> _The task_
Repeat the entire listing exactly.

> _Rows_

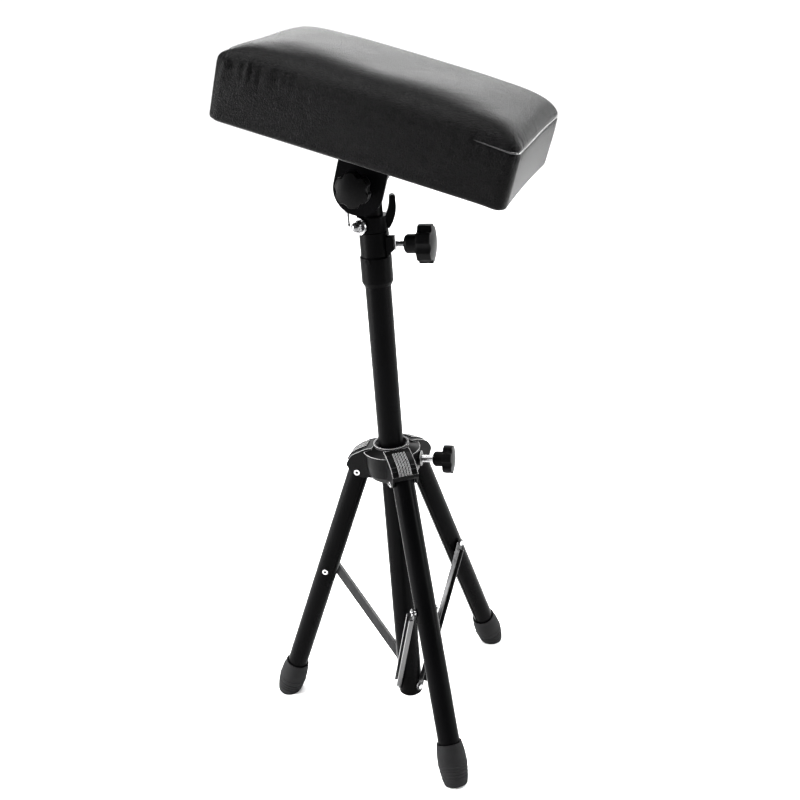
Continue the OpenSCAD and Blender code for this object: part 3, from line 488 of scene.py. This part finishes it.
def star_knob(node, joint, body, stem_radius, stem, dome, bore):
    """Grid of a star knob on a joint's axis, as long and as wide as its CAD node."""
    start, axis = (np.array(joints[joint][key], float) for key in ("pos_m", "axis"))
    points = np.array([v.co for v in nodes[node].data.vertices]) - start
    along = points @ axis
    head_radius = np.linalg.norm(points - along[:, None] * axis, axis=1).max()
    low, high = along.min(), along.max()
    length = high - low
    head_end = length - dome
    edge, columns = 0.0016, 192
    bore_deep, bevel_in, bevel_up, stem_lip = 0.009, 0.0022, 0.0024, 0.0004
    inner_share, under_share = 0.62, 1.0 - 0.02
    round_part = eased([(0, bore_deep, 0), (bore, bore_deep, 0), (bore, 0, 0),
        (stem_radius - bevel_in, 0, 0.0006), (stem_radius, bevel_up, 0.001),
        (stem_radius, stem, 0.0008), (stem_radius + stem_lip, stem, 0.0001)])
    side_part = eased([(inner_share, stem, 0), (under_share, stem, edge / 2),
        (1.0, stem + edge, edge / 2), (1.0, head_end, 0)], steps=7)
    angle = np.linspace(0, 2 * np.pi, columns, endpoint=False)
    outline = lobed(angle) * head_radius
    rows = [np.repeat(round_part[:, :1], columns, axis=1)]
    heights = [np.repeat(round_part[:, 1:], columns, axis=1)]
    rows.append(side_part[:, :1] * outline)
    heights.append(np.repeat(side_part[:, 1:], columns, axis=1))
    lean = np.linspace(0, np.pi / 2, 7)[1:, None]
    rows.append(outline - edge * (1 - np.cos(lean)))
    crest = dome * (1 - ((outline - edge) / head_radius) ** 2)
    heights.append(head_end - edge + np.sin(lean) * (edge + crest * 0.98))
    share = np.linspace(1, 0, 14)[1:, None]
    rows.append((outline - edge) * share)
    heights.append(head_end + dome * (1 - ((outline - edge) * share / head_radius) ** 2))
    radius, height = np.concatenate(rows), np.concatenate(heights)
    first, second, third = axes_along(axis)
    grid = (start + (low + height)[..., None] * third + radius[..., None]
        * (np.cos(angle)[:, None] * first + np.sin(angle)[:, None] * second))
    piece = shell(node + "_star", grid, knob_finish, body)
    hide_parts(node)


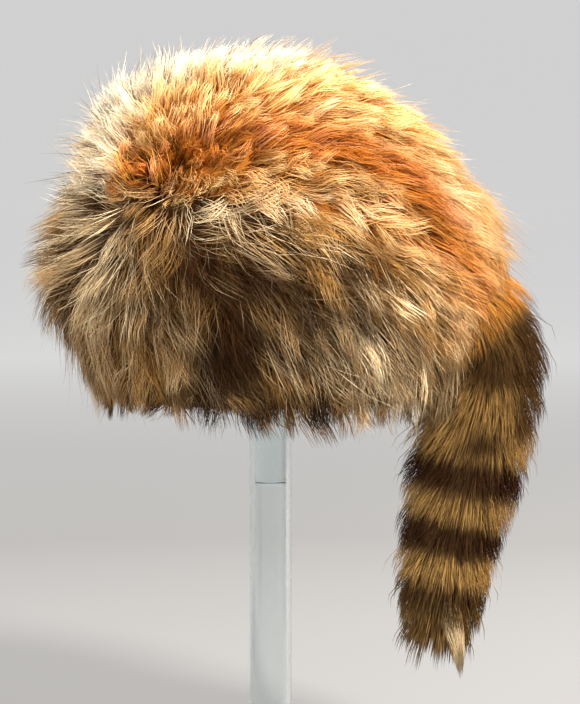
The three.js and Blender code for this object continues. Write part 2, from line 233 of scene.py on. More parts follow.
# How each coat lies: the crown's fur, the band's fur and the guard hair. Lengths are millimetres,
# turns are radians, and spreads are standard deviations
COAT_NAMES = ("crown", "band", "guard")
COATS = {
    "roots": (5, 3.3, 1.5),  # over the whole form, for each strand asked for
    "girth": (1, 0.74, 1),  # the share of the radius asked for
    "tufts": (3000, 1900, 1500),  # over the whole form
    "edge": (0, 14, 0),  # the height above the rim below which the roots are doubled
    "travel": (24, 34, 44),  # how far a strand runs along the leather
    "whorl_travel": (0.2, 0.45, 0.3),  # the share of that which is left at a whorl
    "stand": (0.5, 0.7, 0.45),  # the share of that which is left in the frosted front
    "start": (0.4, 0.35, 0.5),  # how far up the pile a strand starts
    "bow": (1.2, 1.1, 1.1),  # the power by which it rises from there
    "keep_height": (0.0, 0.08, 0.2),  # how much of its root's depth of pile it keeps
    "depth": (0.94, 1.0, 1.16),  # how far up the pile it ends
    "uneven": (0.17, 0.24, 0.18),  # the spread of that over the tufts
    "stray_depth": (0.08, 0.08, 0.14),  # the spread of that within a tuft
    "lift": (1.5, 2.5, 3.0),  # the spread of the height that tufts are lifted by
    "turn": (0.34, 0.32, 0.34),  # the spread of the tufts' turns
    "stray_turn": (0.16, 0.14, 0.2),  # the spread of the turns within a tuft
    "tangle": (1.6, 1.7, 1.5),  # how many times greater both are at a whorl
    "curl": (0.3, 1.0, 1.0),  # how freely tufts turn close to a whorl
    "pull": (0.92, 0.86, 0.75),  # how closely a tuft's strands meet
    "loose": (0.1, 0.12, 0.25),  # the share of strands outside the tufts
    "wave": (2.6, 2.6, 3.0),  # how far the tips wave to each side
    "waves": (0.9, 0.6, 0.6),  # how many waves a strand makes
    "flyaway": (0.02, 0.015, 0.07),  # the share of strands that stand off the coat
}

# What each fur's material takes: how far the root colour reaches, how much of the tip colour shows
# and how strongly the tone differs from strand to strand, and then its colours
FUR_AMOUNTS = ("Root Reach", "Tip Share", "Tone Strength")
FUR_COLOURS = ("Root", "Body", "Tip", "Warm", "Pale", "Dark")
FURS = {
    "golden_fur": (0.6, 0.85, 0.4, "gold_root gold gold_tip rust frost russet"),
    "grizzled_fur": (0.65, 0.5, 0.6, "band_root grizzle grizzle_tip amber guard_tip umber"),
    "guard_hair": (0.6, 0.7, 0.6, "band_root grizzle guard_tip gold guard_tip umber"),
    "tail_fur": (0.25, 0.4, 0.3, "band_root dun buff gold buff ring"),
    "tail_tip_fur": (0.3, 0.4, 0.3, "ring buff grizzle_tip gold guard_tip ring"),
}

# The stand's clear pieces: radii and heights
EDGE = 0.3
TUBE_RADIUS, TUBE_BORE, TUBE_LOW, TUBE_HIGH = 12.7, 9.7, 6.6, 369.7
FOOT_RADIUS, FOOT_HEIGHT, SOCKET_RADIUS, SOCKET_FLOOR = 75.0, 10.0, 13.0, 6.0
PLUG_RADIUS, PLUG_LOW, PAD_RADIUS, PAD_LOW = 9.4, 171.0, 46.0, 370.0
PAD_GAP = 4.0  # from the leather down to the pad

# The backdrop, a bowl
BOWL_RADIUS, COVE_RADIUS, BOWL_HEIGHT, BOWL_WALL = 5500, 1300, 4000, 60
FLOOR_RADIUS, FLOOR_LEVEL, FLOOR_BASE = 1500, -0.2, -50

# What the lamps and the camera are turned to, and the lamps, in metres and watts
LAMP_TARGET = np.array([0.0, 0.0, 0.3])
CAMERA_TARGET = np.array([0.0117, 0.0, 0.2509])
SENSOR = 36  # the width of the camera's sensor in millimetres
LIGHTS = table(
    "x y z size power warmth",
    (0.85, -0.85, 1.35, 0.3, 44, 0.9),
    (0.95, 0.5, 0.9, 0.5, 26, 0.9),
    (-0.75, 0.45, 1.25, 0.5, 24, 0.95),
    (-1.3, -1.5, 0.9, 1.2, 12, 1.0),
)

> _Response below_
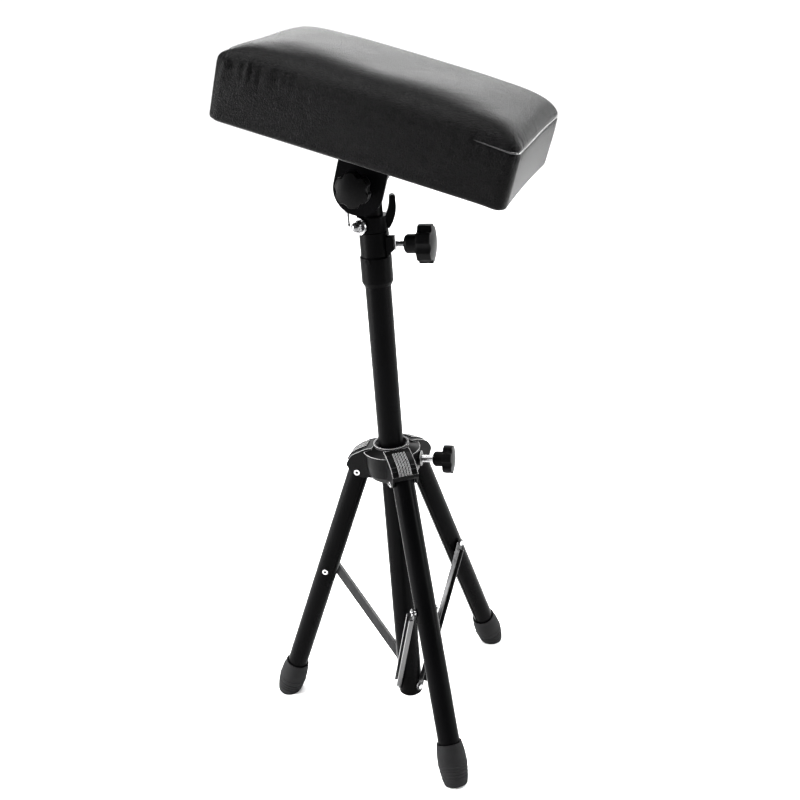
Continue the OpenSCAD and Blender code for this object: part 3, from line 488 of scene.py. This part finishes it.
def star_knob(node, joint, body, stem_radius, stem, dome, bore):
    """Grid of a star knob on a joint's axis, as long and as wide as its CAD node."""
    start, axis = (np.array(joints[joint][key], float) for key in ("pos_m", "axis"))
    points = np.array([v.co for v in nodes[node].data.vertices]) - start
    along = points @ axis
    head_radius = np.linalg.norm(points - along[:, None] * axis, axis=1).max()
    low, high = along.min(), along.max()
    length = high - low
    head_end = length - dome
    edge, columns = 0.0016, 192
    bore_deep, bevel_in, bevel_up, stem_lip = 0.009, 0.0022, 0.0024, 0.0004
    inner_share, under_share = 0.62, 1.0 - 0.02
    round_part = eased([(0, bore_deep, 0), (bore, bore_deep, 0), (bore, 0, 0),
        (stem_radius - bevel_in, 0, 0.0006), (stem_radius, bevel_up, 0.001),
        (stem_radius, stem, 0.0008), (stem_radius + stem_lip, stem, 0.0001)])
    side_part = eased([(inner_share, stem, 0), (under_share, stem, edge / 2),
        (1.0, stem + edge, edge / 2), (1.0, head_end, 0)], steps=7)
    angle = np.linspace(0, 2 * np.pi, columns, endpoint=False)
    outline = lobed(angle) * head_radius
    rows = [np.repeat(round_part[:, :1], columns, axis=1)]
    heights = [np.repeat(round_part[:, 1:], columns, axis=1)]
    rows.append(side_part[:, :1] * outline)
    heights.append(np.repeat(side_part[:, 1:], columns, axis=1))
    lean = np.linspace(0, np.pi / 2, 7)[1:, None]
    rows.append(outline - edge * (1 - np.cos(lean)))
    crest = dome * (1 - ((outline - edge) / head_radius) ** 2)
    heights.append(head_end - edge + np.sin(lean) * (edge + crest * 0.98))
    share = np.linspace(1, 0, 14)[1:, None]
    rows.append((outline - edge) * share)
    heights.append(head_end + dome * (1 - ((outline - edge) * share / head_radius) ** 2))
    radius, height = np.concatenate(rows), np.concatenate(heights)
    first, second, third = axes_along(axis)
    grid = (start + (low + height)[..., None] * third + radius[..., None]
        * (np.cos(angle)[:, None] * first + np.sin(angle)[:, None] * second))
    piece = shell(node + "_star", grid, knob_finish, body)
    hide_parts(node)


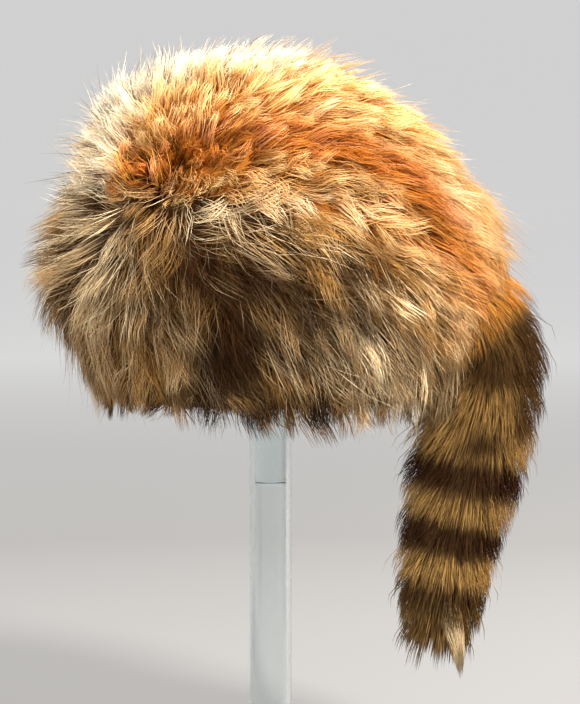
The three.js and Blender code for this object continues. Write part 2, from line 233 of scene.py on. More parts follow.
# How each coat lies: the crown's fur, the band's fur and the guard hair. Lengths are millimetres,
# turns are radians, and spreads are standard deviations
COAT_NAMES = ("crown", "band", "guard")
COATS = {
    "roots": (5, 3.3, 1.5),  # over the whole form, for each strand asked for
    "girth": (1, 0.74, 1),  # the share of the radius asked for
    "tufts": (3000, 1900, 1500),  # over the whole form
    "edge": (0, 14, 0),  # the height above the rim below which the roots are doubled
    "travel": (24, 34, 44),  # how far a strand runs along the leather
    "whorl_travel": (0.2, 0.45, 0.3),  # the share of that which is left at a whorl
    "stand": (0.5, 0.7, 0.45),  # the share of that which is left in the frosted front
    "start": (0.4, 0.35, 0.5),  # how far up the pile a strand starts
    "bow": (1.2, 1.1, 1.1),  # the power by which it rises from there
    "keep_height": (0.0, 0.08, 0.2),  # how much of its root's depth of pile it keeps
    "depth": (0.94, 1.0, 1.16),  # how far up the pile it ends
    "uneven": (0.17, 0.24, 0.18),  # the spread of that over the tufts
    "stray_depth": (0.08, 0.08, 0.14),  # the spread of that within a tuft
    "lift": (1.5, 2.5, 3.0),  # the spread of the height that tufts are lifted by
    "turn": (0.34, 0.32, 0.34),  # the spread of the tufts' turns
    "stray_turn": (0.16, 0.14, 0.2),  # the spread of the turns within a tuft
    "tangle": (1.6, 1.7, 1.5),  # how many times greater both are at a whorl
    "curl": (0.3, 1.0, 1.0),  # how freely tufts turn close to a whorl
    "pull": (0.92, 0.86, 0.75),  # how closely a tuft's strands meet
    "loose": (0.1, 0.12, 0.25),  # the share of strands outside the tufts
    "wave": (2.6, 2.6, 3.0),  # how far the tips wave to each side
    "waves": (0.9, 0.6, 0.6),  # how many waves a strand makes
    "flyaway": (0.02, 0.015, 0.07),  # the share of strands that stand off the coat
}

# What each fur's material takes: how far the root colour reaches, how much of the tip colour shows
# and how strongly the tone differs from strand to strand, and then its colours
FUR_AMOUNTS = ("Root Reach", "Tip Share", "Tone Strength")
FUR_COLOURS = ("Root", "Body", "Tip", "Warm", "Pale", "Dark")
FURS = {
    "golden_fur": (0.6, 0.85, 0.4, "gold_root gold gold_tip rust frost russet"),
    "grizzled_fur": (0.65, 0.5, 0.6, "band_root grizzle grizzle_tip amber guard_tip umber"),
    "guard_hair": (0.6, 0.7, 0.6, "band_root grizzle guard_tip gold guard_tip umber"),
    "tail_fur": (0.25, 0.4, 0.3, "band_root dun buff gold buff ring"),
    "tail_tip_fur": (0.3, 0.4, 0.3, "ring buff grizzle_tip gold guard_tip ring"),
}

# The stand's clear pieces: radii and heights
EDGE = 0.3
TUBE_RADIUS, TUBE_BORE, TUBE_LOW, TUBE_HIGH = 12.7, 9.7, 6.6, 369.7
FOOT_RADIUS, FOOT_HEIGHT, SOCKET_RADIUS, SOCKET_FLOOR = 75.0, 10.0, 13.0, 6.0
PLUG_RADIUS, PLUG_LOW, PAD_RADIUS, PAD_LOW = 9.4, 171.0, 46.0, 370.0
PAD_GAP = 4.0  # from the leather down to the pad

# The backdrop, a bowl
BOWL_RADIUS, COVE_RADIUS, BOWL_HEIGHT, BOWL_WALL = 5500, 1300, 4000, 60
FLOOR_RADIUS, FLOOR_LEVEL, FLOOR_BASE = 1500, -0.2, -50

# What the lamps and the camera are turned to, and the lamps, in metres and watts
LAMP_TARGET = np.array([0.0, 0.0, 0.3])
CAMERA_TARGET = np.array([0.0117, 0.0, 0.2509])
SENSOR = 36  # the width of the camera's sensor in millimetres
LIGHTS = table(
    "x y z size power warmth",
    (0.85, -0.85, 1.35, 0.3, 44, 0.9),
    (0.95, 0.5, 0.9, 0.5, 26, 0.9),
    (-0.75, 0.45, 1.25, 0.5, 24, 0.95),
    (-1.3, -1.5, 0.9, 1.2, 12, 1.0),
)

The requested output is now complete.